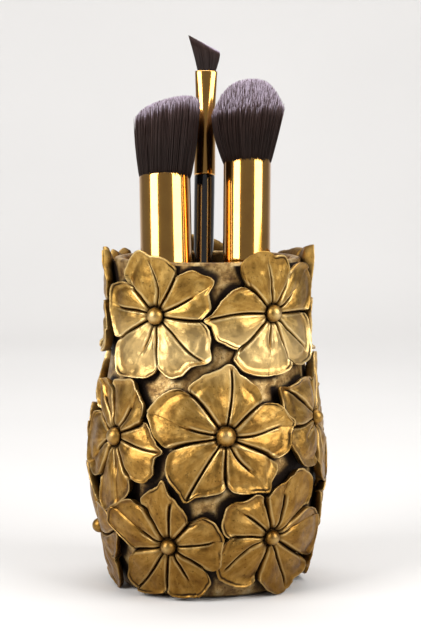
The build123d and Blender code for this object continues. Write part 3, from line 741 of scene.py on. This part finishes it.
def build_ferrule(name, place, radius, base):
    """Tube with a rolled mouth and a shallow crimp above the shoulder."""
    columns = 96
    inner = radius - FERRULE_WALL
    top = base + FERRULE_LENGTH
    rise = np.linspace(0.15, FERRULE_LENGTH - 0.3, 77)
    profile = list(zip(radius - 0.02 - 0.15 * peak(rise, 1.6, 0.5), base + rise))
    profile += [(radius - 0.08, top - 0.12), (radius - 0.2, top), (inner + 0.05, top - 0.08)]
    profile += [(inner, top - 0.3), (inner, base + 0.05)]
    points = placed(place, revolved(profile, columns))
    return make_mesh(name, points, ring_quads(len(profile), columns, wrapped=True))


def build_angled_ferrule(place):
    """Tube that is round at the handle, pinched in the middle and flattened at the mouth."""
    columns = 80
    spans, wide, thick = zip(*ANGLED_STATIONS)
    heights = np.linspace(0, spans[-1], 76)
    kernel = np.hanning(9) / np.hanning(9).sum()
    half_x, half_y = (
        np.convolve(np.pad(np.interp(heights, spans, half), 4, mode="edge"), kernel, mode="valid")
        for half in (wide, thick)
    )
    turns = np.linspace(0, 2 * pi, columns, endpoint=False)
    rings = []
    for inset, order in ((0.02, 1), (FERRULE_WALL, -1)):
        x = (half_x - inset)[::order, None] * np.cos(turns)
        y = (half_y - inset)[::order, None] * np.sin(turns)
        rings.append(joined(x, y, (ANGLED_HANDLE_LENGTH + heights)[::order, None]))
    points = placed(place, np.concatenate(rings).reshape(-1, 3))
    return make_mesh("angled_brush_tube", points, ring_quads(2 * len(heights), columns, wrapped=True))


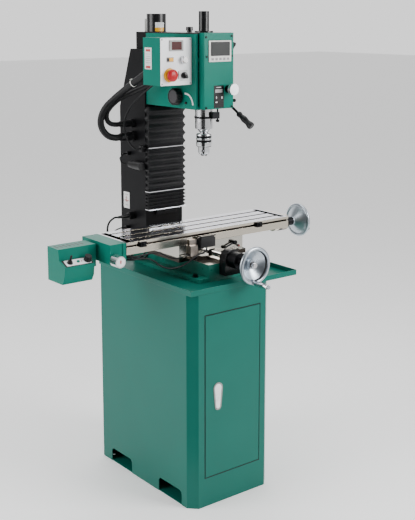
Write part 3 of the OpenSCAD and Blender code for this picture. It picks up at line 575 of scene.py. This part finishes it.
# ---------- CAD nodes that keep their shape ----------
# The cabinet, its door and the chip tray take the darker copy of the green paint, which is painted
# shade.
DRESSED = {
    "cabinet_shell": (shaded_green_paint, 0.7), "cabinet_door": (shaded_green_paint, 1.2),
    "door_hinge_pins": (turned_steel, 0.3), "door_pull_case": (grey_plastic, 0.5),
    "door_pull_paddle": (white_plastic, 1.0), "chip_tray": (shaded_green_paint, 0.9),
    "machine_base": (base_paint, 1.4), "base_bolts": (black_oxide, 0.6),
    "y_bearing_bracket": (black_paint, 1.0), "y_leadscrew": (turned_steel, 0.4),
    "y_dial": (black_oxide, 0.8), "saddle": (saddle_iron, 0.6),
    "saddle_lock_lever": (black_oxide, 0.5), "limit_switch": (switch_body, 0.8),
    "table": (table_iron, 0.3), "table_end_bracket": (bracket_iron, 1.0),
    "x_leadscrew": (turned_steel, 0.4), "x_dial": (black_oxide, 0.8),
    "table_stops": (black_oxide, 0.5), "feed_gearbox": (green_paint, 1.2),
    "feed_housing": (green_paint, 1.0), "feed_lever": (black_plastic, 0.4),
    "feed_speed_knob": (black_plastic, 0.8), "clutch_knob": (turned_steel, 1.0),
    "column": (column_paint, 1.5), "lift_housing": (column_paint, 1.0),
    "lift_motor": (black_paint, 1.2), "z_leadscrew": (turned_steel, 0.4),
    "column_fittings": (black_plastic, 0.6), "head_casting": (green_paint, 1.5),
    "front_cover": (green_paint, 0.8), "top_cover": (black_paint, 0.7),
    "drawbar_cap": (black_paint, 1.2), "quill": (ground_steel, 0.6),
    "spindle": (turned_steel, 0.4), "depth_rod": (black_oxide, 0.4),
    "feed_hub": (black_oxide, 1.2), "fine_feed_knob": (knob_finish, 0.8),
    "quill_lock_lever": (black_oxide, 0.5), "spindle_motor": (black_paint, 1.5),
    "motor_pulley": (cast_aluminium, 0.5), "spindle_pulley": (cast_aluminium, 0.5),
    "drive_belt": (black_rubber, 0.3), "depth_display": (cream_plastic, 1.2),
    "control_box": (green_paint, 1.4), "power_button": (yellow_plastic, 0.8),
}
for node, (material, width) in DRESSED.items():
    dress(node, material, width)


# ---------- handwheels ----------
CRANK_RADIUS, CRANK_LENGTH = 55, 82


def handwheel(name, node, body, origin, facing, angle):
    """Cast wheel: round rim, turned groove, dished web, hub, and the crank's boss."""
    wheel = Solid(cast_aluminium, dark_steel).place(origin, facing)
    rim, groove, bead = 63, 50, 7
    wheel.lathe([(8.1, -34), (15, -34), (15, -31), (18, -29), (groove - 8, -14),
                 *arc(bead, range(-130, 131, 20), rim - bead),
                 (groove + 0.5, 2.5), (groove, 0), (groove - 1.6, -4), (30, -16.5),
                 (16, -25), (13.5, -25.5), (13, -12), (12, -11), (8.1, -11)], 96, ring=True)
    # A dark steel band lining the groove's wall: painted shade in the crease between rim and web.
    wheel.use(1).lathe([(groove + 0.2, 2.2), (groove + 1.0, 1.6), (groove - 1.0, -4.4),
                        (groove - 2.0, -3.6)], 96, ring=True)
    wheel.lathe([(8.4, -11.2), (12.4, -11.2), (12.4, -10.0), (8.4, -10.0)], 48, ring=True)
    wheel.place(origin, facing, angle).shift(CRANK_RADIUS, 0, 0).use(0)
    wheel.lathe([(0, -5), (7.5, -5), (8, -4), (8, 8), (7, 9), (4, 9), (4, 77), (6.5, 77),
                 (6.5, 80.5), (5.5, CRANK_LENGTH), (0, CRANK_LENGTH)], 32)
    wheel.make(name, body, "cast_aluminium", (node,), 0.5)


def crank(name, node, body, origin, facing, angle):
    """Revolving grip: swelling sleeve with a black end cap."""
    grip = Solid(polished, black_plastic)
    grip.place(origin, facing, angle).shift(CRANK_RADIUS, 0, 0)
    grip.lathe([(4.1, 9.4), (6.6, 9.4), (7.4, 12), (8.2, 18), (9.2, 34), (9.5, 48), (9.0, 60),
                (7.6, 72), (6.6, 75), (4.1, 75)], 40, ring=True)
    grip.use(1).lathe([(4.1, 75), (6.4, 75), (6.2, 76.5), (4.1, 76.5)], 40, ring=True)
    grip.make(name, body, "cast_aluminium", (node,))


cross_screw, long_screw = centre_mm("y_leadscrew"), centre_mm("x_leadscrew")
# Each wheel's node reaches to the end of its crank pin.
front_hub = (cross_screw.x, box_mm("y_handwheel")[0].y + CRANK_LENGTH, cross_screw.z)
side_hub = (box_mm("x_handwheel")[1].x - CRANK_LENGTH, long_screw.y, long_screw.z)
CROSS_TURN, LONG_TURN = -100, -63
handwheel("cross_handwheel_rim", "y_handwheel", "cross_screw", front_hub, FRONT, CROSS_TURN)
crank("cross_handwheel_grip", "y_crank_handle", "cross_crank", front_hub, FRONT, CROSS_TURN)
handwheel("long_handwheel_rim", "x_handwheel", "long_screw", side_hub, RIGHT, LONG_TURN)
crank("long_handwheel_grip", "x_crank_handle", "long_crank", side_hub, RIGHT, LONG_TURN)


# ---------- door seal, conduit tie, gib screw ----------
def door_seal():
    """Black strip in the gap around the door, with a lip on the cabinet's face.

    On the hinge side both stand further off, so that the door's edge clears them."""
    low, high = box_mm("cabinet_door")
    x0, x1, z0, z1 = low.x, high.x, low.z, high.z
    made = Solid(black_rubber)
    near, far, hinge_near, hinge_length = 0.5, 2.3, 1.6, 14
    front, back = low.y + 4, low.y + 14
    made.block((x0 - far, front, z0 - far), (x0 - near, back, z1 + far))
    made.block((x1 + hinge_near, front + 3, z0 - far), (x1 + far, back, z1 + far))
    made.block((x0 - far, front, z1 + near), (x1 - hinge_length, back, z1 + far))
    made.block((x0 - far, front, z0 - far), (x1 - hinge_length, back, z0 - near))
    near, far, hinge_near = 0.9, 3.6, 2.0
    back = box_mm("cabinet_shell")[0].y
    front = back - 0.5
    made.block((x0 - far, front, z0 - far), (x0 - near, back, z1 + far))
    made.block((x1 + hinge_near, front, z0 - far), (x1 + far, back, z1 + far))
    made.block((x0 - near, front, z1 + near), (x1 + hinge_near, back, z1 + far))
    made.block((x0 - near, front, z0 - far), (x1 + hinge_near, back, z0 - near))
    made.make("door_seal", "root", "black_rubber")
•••
* **What is needed**
Please reproduce exactly the lines above, beginning with the first and ending with the line that contains "ring_quads(len(profile), columns, wrapped=True))", and include nothing outside that range.

* **Solution to this exercise**
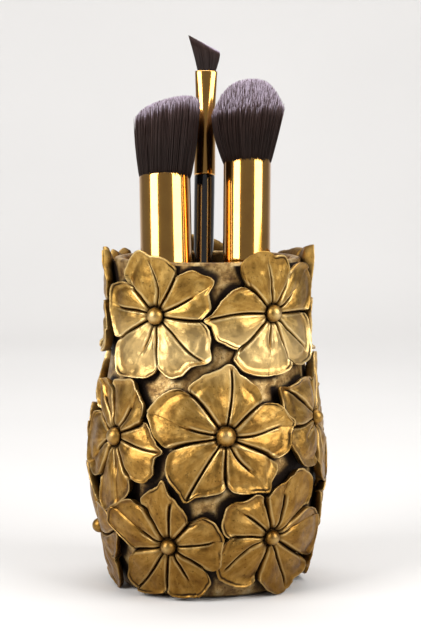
The build123d and Blender code for this object continues. Write part 3, from line 741 of scene.py on. This part finishes it.
def build_ferrule(name, place, radius, base):
    """Tube with a rolled mouth and a shallow crimp above the shoulder."""
    columns = 96
    inner = radius - FERRULE_WALL
    top = base + FERRULE_LENGTH
    rise = np.linspace(0.15, FERRULE_LENGTH - 0.3, 77)
    profile = list(zip(radius - 0.02 - 0.15 * peak(rise, 1.6, 0.5), base + rise))
    profile += [(radius - 0.08, top - 0.12), (radius - 0.2, top), (inner + 0.05, top - 0.08)]
    profile += [(inner, top - 0.3), (inner, base + 0.05)]
    points = placed(place, revolved(profile, columns))
    return make_mesh(name, points, ring_quads(len(profile), columns, wrapped=True))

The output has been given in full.